* [WORK TO DO]: Output an exact reproduction of the data.

* [SUPPLIED DATA]:
=-=-=

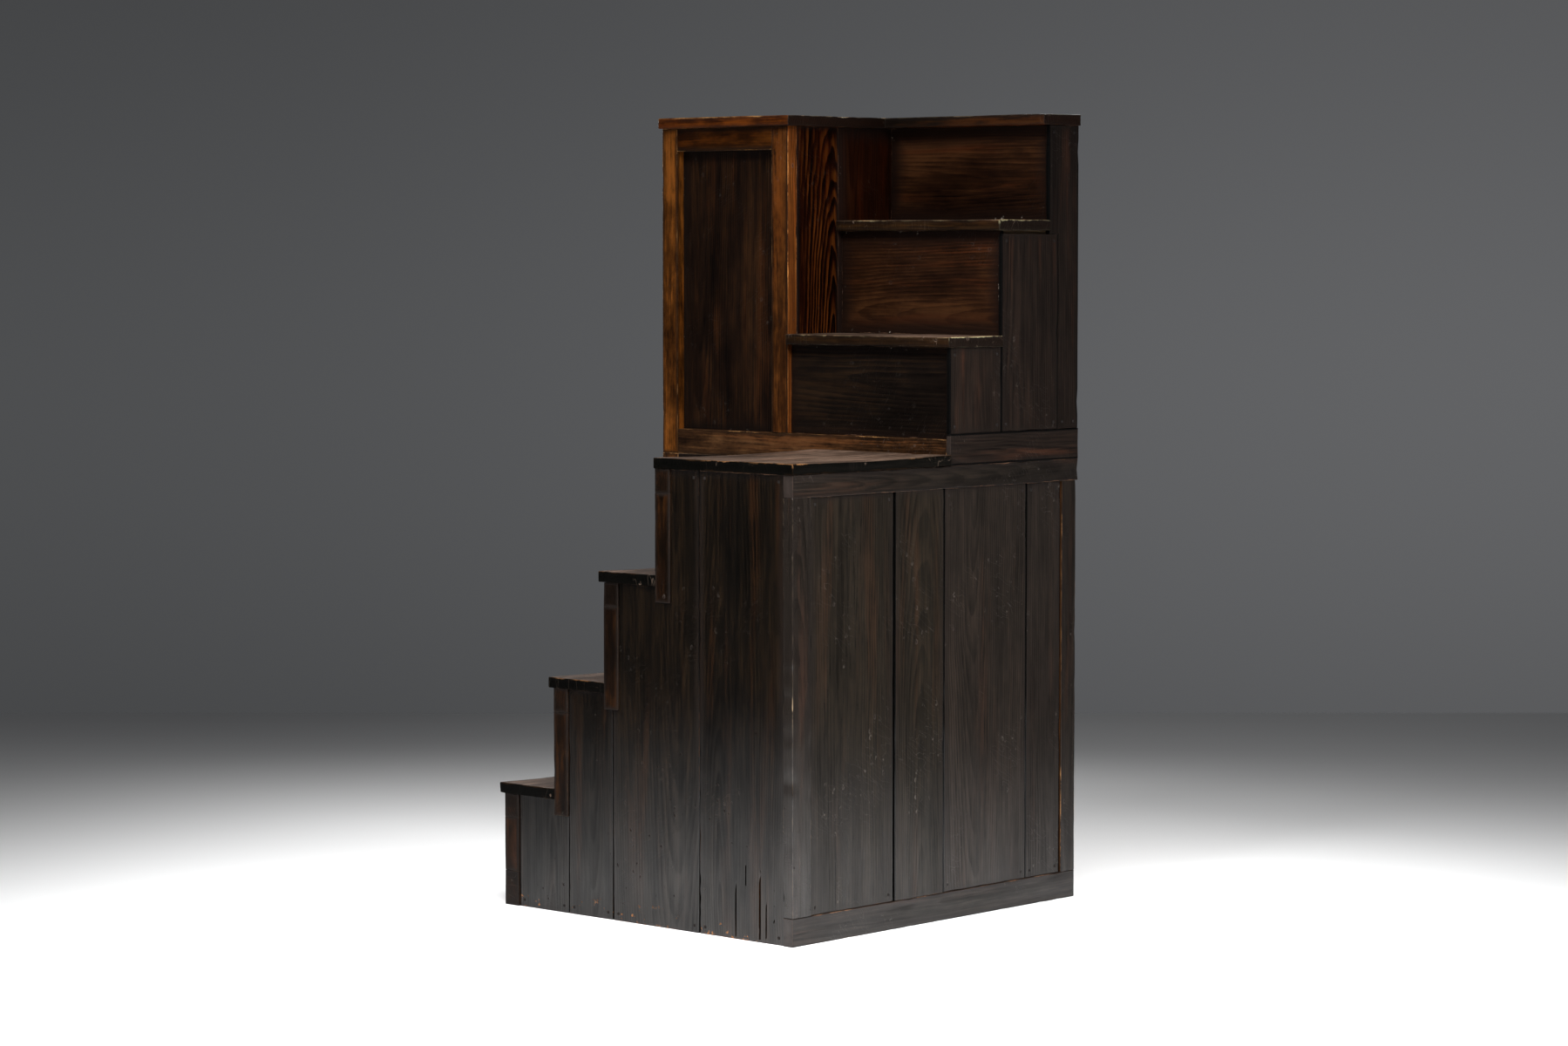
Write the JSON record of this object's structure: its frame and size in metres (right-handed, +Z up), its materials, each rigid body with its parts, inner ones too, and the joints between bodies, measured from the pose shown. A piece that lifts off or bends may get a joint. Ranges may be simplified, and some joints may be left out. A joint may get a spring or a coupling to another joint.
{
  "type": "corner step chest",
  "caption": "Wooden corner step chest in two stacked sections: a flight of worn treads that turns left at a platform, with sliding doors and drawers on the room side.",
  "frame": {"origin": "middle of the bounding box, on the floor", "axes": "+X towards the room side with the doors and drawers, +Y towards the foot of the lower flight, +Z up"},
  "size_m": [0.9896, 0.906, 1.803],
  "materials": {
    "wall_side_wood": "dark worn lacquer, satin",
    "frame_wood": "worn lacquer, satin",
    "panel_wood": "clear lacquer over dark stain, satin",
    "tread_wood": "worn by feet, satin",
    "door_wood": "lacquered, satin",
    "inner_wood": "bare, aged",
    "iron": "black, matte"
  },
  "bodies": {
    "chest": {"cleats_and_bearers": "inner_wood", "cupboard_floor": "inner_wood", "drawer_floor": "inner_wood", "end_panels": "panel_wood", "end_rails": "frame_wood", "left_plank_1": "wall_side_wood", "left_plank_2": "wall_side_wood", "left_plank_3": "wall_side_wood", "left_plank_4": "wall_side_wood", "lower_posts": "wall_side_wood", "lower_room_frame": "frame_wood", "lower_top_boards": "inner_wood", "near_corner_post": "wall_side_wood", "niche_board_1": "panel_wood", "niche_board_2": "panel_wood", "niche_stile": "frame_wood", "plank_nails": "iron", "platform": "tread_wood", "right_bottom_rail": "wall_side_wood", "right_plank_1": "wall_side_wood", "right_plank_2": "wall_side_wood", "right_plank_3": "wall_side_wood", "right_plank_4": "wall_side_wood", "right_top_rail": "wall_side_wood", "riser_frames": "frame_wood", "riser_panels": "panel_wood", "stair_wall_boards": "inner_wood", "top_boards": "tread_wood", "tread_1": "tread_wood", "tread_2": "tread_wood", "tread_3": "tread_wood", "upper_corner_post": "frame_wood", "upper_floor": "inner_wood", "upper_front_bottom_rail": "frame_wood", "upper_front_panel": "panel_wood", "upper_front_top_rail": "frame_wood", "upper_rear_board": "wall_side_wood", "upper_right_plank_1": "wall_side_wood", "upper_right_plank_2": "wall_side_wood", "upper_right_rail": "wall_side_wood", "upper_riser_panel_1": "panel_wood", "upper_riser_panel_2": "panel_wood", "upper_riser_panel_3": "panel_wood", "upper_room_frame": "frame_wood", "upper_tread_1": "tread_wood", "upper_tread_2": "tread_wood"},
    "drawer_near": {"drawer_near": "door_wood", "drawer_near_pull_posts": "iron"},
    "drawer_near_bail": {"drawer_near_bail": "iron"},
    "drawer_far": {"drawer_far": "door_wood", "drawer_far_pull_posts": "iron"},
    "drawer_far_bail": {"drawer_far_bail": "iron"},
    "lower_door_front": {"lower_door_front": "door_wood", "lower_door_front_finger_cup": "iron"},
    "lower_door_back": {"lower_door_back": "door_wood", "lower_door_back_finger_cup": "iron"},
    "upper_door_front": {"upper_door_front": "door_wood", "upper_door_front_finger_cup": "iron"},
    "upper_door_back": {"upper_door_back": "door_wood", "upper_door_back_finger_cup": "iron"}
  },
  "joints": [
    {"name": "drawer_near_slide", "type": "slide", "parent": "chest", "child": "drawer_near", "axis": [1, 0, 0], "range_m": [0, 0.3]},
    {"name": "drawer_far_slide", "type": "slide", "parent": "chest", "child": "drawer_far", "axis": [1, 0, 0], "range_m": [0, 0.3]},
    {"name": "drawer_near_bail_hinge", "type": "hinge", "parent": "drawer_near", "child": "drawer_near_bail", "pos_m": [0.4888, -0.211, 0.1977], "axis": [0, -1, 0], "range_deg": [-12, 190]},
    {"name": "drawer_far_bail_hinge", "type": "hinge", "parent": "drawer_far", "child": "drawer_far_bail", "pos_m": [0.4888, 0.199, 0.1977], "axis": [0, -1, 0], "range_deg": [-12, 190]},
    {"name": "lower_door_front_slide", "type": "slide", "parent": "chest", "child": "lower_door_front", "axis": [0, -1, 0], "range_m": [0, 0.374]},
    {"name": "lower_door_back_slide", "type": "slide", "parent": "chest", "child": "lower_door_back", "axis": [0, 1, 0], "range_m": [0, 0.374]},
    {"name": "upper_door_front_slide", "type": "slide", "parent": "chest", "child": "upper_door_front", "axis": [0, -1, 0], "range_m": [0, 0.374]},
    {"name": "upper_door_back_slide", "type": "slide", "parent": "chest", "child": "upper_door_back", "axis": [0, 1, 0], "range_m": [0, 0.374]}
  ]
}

=-=-=

* [RESULT OF THIS TASK]:
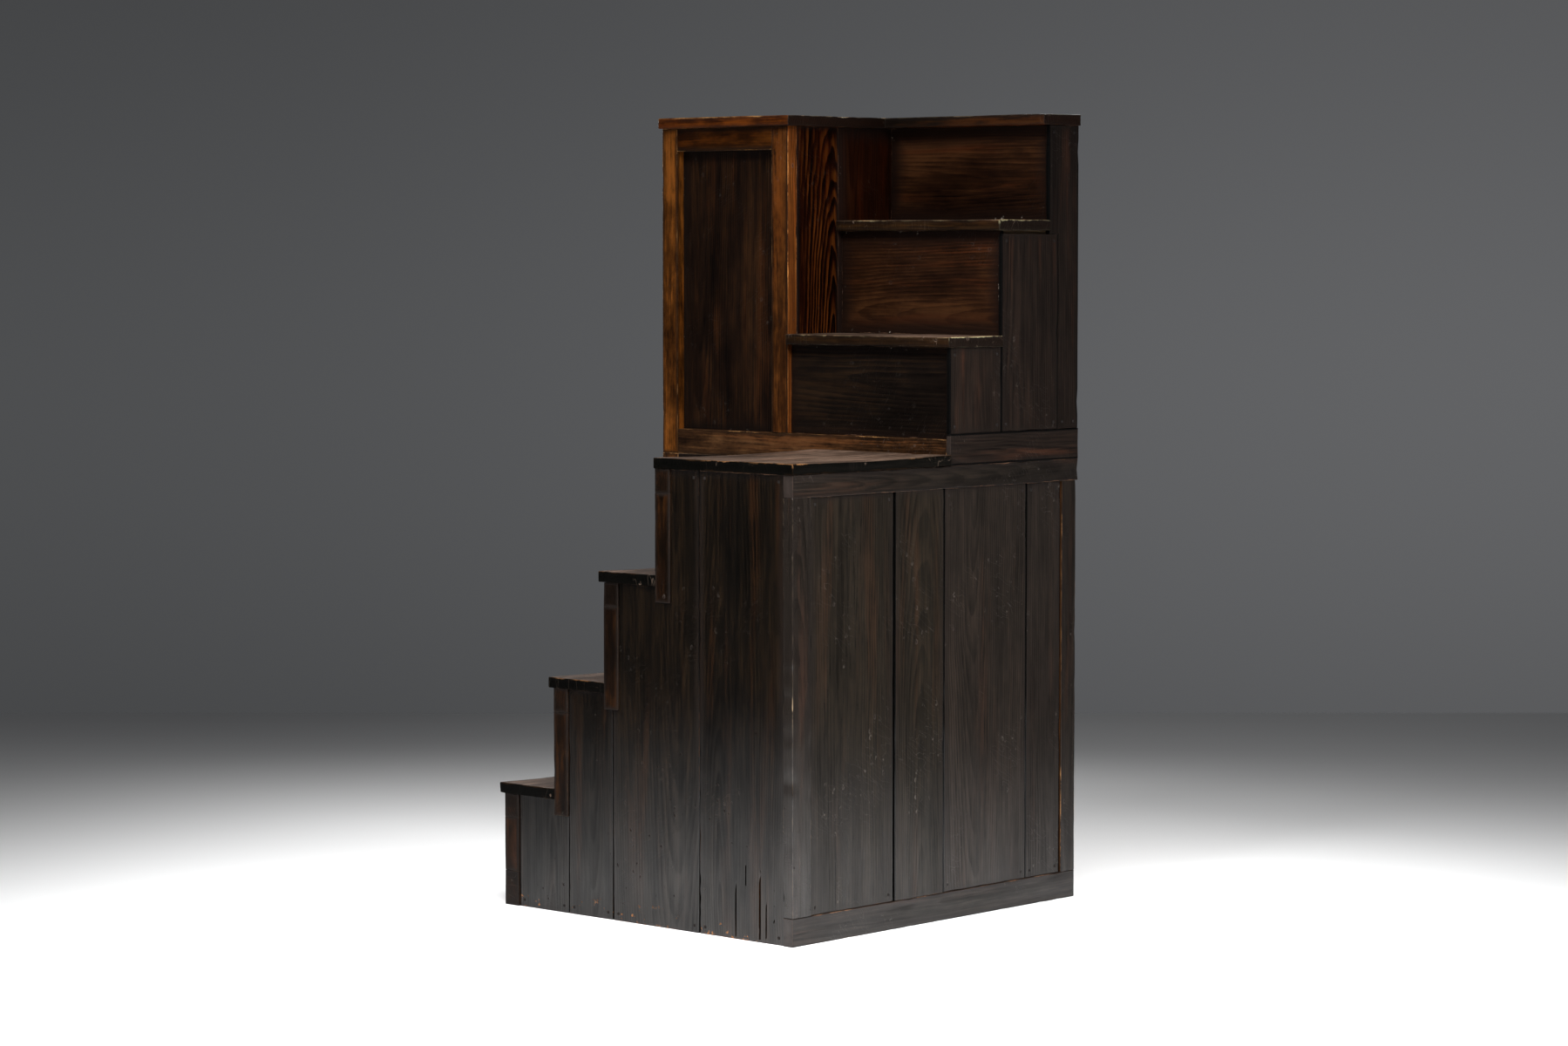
Write the JSON record of this object's structure: its frame and size in metres (right-handed, +Z up), its materials, each rigid body with its parts, inner ones too, and the joints between bodies, measured from the pose shown. A piece that lifts off or bends may get a joint. Ranges may be simplified, and some joints may be left out. A joint may get a spring or a coupling to another joint.
{
  "type": "corner step chest",
  "caption": "Wooden corner step chest in two stacked sections: a flight of worn treads that turns left at a platform, with sliding doors and drawers on the room side.",
  "frame": {"origin": "middle of the bounding box, on the floor", "axes": "+X towards the room side with the doors and drawers, +Y towards the foot of the lower flight, +Z up"},
  "size_m": [0.9896, 0.906, 1.803],
  "materials": {
    "wall_side_wood": "dark worn lacquer, satin",
    "frame_wood": "worn lacquer, satin",
    "panel_wood": "clear lacquer over dark stain, satin",
    "tread_wood": "worn by feet, satin",
    "door_wood": "lacquered, satin",
    "inner_wood": "bare, aged",
    "iron": "black, matte"
  },
  "bodies": {
    "chest": {"cleats_and_bearers": "inner_wood", "cupboard_floor": "inner_wood", "drawer_floor": "inner_wood", "end_panels": "panel_wood", "end_rails": "frame_wood", "left_plank_1": "wall_side_wood", "left_plank_2": "wall_side_wood", "left_plank_3": "wall_side_wood", "left_plank_4": "wall_side_wood", "lower_posts": "wall_side_wood", "lower_room_frame": "frame_wood", "lower_top_boards": "inner_wood", "near_corner_post": "wall_side_wood", "niche_board_1": "panel_wood", "niche_board_2": "panel_wood", "niche_stile": "frame_wood", "plank_nails": "iron", "platform": "tread_wood", "right_bottom_rail": "wall_side_wood", "right_plank_1": "wall_side_wood", "right_plank_2": "wall_side_wood", "right_plank_3": "wall_side_wood", "right_plank_4": "wall_side_wood", "right_top_rail": "wall_side_wood", "riser_frames": "frame_wood", "riser_panels": "panel_wood", "stair_wall_boards": "inner_wood", "top_boards": "tread_wood", "tread_1": "tread_wood", "tread_2": "tread_wood", "tread_3": "tread_wood", "upper_corner_post": "frame_wood", "upper_floor": "inner_wood", "upper_front_bottom_rail": "frame_wood", "upper_front_panel": "panel_wood", "upper_front_top_rail": "frame_wood", "upper_rear_board": "wall_side_wood", "upper_right_plank_1": "wall_side_wood", "upper_right_plank_2": "wall_side_wood", "upper_right_rail": "wall_side_wood", "upper_riser_panel_1": "panel_wood", "upper_riser_panel_2": "panel_wood", "upper_riser_panel_3": "panel_wood", "upper_room_frame": "frame_wood", "upper_tread_1": "tread_wood", "upper_tread_2": "tread_wood"},
    "drawer_near": {"drawer_near": "door_wood", "drawer_near_pull_posts": "iron"},
    "drawer_near_bail": {"drawer_near_bail": "iron"},
    "drawer_far": {"drawer_far": "door_wood", "drawer_far_pull_posts": "iron"},
    "drawer_far_bail": {"drawer_far_bail": "iron"},
    "lower_door_front": {"lower_door_front": "door_wood", "lower_door_front_finger_cup": "iron"},
    "lower_door_back": {"lower_door_back": "door_wood", "lower_door_back_finger_cup": "iron"},
    "upper_door_front": {"upper_door_front": "door_wood", "upper_door_front_finger_cup": "iron"},
    "upper_door_back": {"upper_door_back": "door_wood", "upper_door_back_finger_cup": "iron"}
  },
  "joints": [
    {"name": "drawer_near_slide", "type": "slide", "parent": "chest", "child": "drawer_near", "axis": [1, 0, 0], "range_m": [0, 0.3]},
    {"name": "drawer_far_slide", "type": "slide", "parent": "chest", "child": "drawer_far", "axis": [1, 0, 0], "range_m": [0, 0.3]},
    {"name": "drawer_near_bail_hinge", "type": "hinge", "parent": "drawer_near", "child": "drawer_near_bail", "pos_m": [0.4888, -0.211, 0.1977], "axis": [0, -1, 0], "range_deg": [-12, 190]},
    {"name": "drawer_far_bail_hinge", "type": "hinge", "parent": "drawer_far", "child": "drawer_far_bail", "pos_m": [0.4888, 0.199, 0.1977], "axis": [0, -1, 0], "range_deg": [-12, 190]},
    {"name": "lower_door_front_slide", "type": "slide", "parent": "chest", "child": "lower_door_front", "axis": [0, -1, 0], "range_m": [0, 0.374]},
    {"name": "lower_door_back_slide", "type": "slide", "parent": "chest", "child": "lower_door_back", "axis": [0, 1, 0], "range_m": [0, 0.374]},
    {"name": "upper_door_front_slide", "type": "slide", "parent": "chest", "child": "upper_door_front", "axis": [0, -1, 0], "range_m": [0, 0.374]},
    {"name": "upper_door_back_slide", "type": "slide", "parent": "chest", "child": "upper_door_back", "axis": [0, 1, 0], "range_m": [0, 0.374]}
  ]
}